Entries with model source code

══════

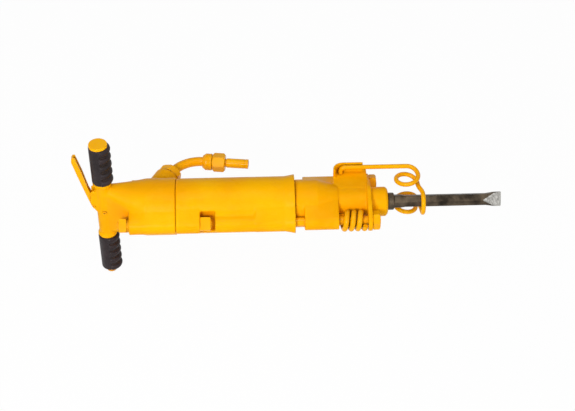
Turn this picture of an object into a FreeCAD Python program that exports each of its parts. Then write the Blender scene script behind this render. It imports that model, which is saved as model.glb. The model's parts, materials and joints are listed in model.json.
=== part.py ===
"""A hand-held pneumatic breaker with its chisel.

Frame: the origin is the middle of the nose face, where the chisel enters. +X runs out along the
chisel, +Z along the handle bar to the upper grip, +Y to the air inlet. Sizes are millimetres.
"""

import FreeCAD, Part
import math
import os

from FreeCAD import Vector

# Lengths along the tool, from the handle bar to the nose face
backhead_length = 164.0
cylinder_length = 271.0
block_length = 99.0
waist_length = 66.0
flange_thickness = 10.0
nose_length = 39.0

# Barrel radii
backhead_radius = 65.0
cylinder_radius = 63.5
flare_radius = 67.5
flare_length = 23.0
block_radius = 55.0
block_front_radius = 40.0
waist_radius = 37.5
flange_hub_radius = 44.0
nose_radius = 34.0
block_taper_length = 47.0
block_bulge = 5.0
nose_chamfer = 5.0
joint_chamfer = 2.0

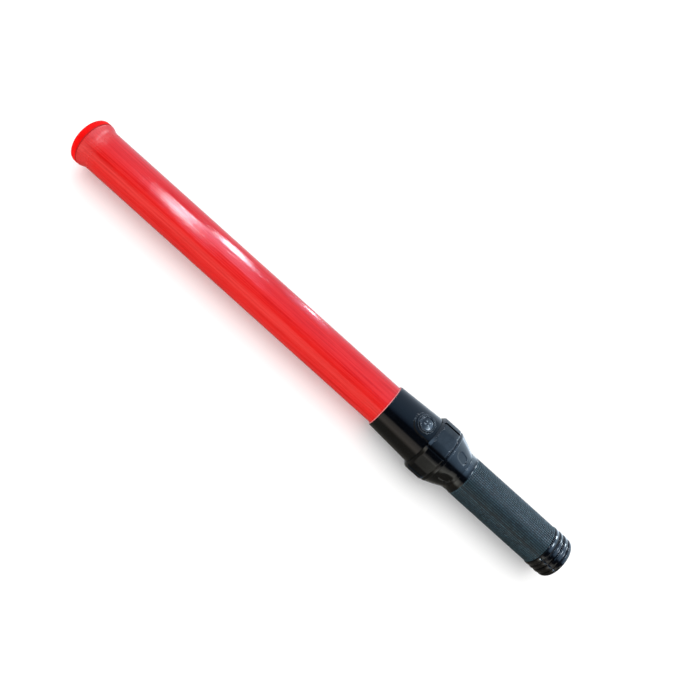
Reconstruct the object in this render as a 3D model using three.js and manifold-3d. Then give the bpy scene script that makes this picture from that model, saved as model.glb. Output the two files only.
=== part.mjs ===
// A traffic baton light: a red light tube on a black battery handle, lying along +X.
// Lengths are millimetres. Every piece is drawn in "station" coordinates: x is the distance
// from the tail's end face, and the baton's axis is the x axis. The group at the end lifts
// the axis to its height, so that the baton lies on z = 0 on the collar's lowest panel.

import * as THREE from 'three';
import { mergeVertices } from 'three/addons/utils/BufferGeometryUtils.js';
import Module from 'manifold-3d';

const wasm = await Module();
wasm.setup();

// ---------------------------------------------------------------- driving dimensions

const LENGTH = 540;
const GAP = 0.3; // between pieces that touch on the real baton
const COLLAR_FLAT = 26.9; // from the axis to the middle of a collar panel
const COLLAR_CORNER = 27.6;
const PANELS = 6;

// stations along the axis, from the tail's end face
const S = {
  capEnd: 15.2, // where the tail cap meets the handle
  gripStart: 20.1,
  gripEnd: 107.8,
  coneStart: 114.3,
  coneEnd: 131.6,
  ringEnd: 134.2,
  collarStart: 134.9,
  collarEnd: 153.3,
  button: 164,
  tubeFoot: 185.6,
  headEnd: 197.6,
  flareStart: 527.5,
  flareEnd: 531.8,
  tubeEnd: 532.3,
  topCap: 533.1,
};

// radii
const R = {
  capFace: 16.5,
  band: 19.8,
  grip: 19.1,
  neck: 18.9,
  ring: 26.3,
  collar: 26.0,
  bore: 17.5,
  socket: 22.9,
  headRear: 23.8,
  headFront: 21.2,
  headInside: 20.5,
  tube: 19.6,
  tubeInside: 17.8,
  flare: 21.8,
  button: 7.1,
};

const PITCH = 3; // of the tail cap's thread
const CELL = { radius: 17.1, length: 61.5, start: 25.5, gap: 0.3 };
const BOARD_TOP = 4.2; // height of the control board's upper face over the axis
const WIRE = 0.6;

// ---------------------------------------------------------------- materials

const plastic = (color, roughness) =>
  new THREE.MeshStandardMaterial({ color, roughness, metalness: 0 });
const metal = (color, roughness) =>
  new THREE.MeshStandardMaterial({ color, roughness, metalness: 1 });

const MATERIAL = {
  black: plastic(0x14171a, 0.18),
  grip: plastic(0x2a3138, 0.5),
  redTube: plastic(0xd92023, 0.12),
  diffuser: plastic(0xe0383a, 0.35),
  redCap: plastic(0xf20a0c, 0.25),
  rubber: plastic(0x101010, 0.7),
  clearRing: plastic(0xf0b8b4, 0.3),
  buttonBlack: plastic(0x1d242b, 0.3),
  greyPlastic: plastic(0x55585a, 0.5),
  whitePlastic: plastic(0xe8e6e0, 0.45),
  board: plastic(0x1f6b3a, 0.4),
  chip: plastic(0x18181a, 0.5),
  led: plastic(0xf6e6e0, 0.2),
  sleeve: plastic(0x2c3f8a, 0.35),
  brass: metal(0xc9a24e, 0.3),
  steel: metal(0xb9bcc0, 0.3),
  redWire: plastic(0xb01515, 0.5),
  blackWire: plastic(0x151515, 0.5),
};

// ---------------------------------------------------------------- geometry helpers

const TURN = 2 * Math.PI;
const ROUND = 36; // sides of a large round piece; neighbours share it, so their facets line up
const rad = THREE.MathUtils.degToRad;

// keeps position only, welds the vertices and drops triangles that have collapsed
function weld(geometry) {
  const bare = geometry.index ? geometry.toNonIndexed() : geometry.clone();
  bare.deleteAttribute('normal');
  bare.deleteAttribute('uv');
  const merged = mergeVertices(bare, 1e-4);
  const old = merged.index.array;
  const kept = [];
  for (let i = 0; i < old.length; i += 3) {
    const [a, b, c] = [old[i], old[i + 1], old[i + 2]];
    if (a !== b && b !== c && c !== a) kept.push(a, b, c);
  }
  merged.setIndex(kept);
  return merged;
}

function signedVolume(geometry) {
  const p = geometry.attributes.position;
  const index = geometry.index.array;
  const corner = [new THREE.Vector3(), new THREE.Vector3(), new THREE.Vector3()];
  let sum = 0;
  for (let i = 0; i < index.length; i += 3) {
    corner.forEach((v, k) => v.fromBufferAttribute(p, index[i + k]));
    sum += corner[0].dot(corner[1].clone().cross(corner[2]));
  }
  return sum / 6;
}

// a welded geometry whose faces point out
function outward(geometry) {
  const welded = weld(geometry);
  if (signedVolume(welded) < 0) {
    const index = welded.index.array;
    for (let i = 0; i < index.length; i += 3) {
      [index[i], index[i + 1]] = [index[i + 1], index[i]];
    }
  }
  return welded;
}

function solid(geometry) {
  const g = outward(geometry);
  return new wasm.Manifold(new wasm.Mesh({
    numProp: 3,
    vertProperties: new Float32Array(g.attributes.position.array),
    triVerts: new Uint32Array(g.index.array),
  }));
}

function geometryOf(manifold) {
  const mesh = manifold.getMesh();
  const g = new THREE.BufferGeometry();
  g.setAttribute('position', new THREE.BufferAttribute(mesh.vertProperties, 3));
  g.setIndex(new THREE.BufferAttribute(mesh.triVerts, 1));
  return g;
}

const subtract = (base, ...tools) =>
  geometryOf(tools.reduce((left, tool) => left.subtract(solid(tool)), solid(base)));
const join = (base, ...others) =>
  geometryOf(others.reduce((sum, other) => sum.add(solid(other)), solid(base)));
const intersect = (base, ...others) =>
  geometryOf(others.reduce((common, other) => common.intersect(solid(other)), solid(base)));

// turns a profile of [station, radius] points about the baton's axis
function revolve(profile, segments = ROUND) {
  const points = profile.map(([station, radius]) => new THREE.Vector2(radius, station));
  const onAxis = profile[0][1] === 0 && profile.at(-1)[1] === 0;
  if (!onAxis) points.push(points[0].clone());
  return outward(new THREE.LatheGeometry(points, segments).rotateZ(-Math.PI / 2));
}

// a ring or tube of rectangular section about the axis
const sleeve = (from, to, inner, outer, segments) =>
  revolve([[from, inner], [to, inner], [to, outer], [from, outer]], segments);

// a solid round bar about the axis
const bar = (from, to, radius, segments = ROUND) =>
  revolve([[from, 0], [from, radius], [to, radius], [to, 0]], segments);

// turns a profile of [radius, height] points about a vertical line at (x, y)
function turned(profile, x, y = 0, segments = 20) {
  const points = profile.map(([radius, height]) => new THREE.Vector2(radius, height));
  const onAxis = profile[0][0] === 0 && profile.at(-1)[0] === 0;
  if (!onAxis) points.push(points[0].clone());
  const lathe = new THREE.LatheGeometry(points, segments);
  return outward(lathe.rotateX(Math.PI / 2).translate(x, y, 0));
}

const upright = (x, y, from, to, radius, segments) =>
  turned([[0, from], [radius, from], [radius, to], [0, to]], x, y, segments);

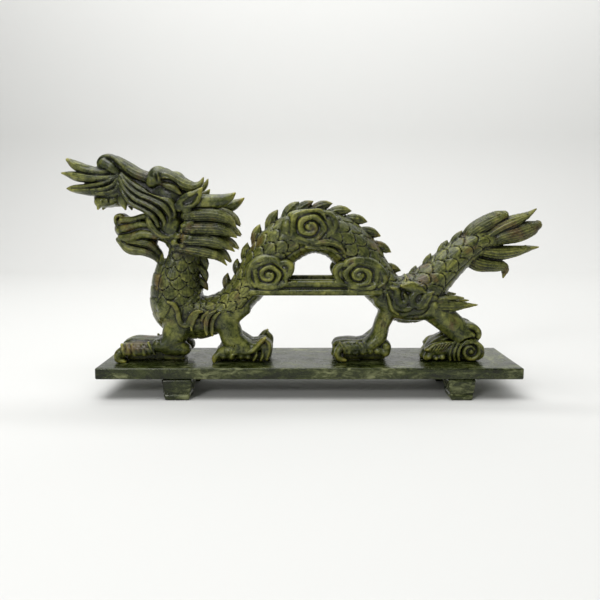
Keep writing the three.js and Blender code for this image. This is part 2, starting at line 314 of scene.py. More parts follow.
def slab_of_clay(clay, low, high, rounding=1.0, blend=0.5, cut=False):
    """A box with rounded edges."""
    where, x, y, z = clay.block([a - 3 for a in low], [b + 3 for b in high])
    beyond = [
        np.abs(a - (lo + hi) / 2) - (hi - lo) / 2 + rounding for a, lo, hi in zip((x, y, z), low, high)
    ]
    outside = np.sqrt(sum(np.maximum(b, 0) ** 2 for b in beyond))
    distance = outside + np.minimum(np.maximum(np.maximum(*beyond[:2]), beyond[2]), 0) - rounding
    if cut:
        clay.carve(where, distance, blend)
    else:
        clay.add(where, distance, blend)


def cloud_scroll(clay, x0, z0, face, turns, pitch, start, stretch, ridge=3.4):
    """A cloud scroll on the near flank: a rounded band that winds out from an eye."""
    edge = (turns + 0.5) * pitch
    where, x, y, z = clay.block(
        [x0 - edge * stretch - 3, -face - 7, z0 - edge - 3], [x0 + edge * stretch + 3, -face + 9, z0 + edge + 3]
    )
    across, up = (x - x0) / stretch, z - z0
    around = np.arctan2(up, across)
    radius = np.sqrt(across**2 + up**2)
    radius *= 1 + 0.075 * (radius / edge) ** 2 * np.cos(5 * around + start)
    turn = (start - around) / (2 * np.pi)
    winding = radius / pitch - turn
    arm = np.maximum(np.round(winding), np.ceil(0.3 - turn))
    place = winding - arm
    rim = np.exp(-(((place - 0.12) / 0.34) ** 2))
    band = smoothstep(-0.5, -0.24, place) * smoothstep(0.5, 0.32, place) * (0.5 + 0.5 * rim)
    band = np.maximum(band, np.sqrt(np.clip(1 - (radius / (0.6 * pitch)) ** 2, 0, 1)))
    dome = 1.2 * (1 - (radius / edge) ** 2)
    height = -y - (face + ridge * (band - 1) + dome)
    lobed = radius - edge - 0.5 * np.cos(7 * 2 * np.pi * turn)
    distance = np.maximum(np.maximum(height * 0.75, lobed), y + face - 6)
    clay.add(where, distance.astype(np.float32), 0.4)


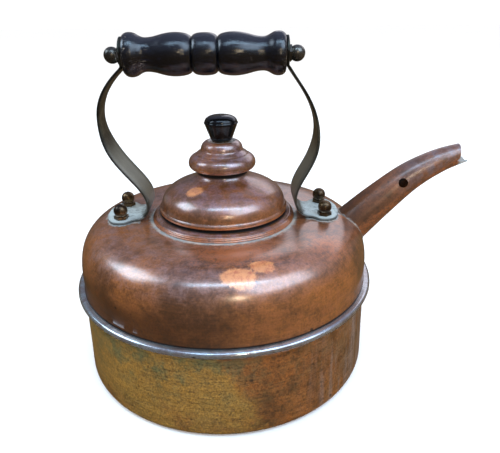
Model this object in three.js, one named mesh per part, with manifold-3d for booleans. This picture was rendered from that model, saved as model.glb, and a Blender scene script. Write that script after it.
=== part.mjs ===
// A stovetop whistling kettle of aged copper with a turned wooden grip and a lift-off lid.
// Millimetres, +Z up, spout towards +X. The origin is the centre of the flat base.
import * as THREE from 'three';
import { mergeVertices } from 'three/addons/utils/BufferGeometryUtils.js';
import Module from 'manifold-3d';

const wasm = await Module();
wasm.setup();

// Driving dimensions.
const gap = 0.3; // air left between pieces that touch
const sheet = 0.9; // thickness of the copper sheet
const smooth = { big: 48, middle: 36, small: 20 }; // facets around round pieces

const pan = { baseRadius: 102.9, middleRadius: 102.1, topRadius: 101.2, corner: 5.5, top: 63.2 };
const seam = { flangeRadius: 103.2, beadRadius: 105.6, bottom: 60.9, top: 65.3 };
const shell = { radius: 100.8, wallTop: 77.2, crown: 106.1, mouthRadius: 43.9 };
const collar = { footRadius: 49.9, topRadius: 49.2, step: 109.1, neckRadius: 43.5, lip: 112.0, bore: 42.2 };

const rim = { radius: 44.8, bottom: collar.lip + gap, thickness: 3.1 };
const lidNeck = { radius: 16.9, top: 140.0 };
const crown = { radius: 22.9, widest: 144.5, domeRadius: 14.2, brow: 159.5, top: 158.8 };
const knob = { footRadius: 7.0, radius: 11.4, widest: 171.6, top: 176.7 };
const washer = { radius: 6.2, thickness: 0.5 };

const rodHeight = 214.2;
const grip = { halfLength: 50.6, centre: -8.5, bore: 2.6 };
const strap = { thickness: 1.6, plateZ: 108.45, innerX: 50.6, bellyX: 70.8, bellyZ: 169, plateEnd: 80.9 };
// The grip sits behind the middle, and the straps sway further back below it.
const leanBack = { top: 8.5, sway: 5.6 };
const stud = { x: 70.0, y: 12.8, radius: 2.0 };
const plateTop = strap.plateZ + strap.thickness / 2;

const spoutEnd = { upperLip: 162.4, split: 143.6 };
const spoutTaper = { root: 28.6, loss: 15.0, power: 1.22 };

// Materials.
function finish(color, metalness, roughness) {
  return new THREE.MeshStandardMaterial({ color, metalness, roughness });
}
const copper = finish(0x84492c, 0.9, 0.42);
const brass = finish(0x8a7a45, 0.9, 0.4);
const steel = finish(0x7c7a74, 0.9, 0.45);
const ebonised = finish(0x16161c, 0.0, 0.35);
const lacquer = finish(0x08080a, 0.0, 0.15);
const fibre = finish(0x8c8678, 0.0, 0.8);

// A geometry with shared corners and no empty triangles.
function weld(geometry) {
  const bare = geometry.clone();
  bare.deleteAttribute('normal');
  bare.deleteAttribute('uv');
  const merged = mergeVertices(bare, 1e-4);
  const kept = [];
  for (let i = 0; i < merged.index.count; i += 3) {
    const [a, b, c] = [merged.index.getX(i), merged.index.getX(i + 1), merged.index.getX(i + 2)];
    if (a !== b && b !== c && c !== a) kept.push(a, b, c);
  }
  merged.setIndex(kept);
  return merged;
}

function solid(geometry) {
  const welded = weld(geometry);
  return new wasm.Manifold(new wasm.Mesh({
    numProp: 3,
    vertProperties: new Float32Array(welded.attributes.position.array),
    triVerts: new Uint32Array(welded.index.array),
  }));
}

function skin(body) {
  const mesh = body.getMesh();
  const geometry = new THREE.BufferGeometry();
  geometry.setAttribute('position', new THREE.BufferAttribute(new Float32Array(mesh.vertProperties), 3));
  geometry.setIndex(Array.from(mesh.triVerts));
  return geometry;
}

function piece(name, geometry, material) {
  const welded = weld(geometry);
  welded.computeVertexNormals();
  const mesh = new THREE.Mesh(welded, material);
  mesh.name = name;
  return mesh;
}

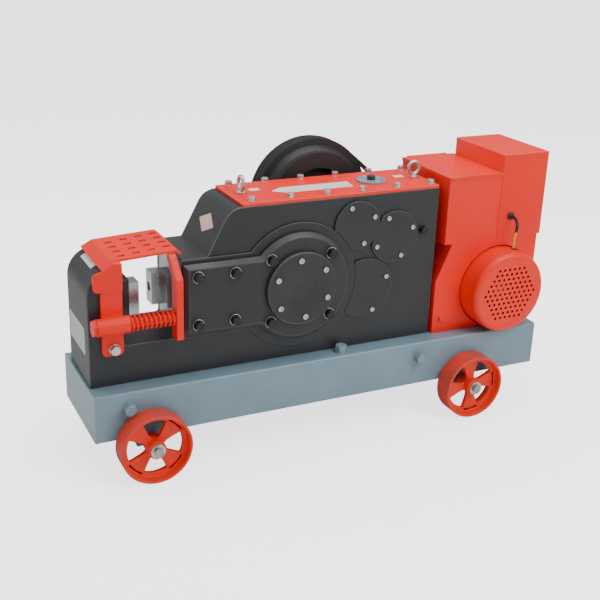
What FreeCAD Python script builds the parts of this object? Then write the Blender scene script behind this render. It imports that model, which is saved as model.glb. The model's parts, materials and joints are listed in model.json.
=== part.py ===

══════

■ **Job**
Set down the lines above as they stand, starting with the first line and ending with the line that contains "with its chisel.".

■ **Completed task**
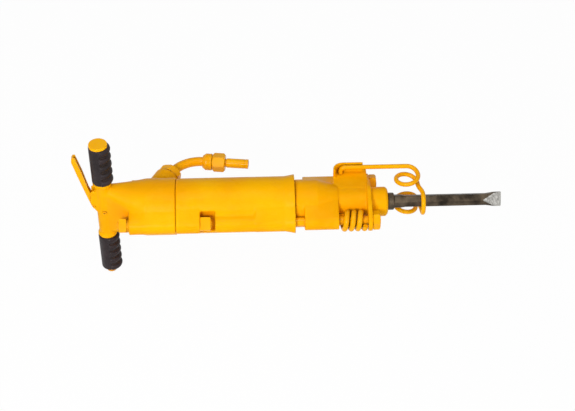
Turn this picture of an object into a FreeCAD Python program that exports each of its parts. Then write the Blender scene script behind this render. It imports that model, which is saved as model.glb. The model's parts, materials and joints are listed in model.json.
=== part.py ===
"""A hand-held pneumatic breaker with its chisel.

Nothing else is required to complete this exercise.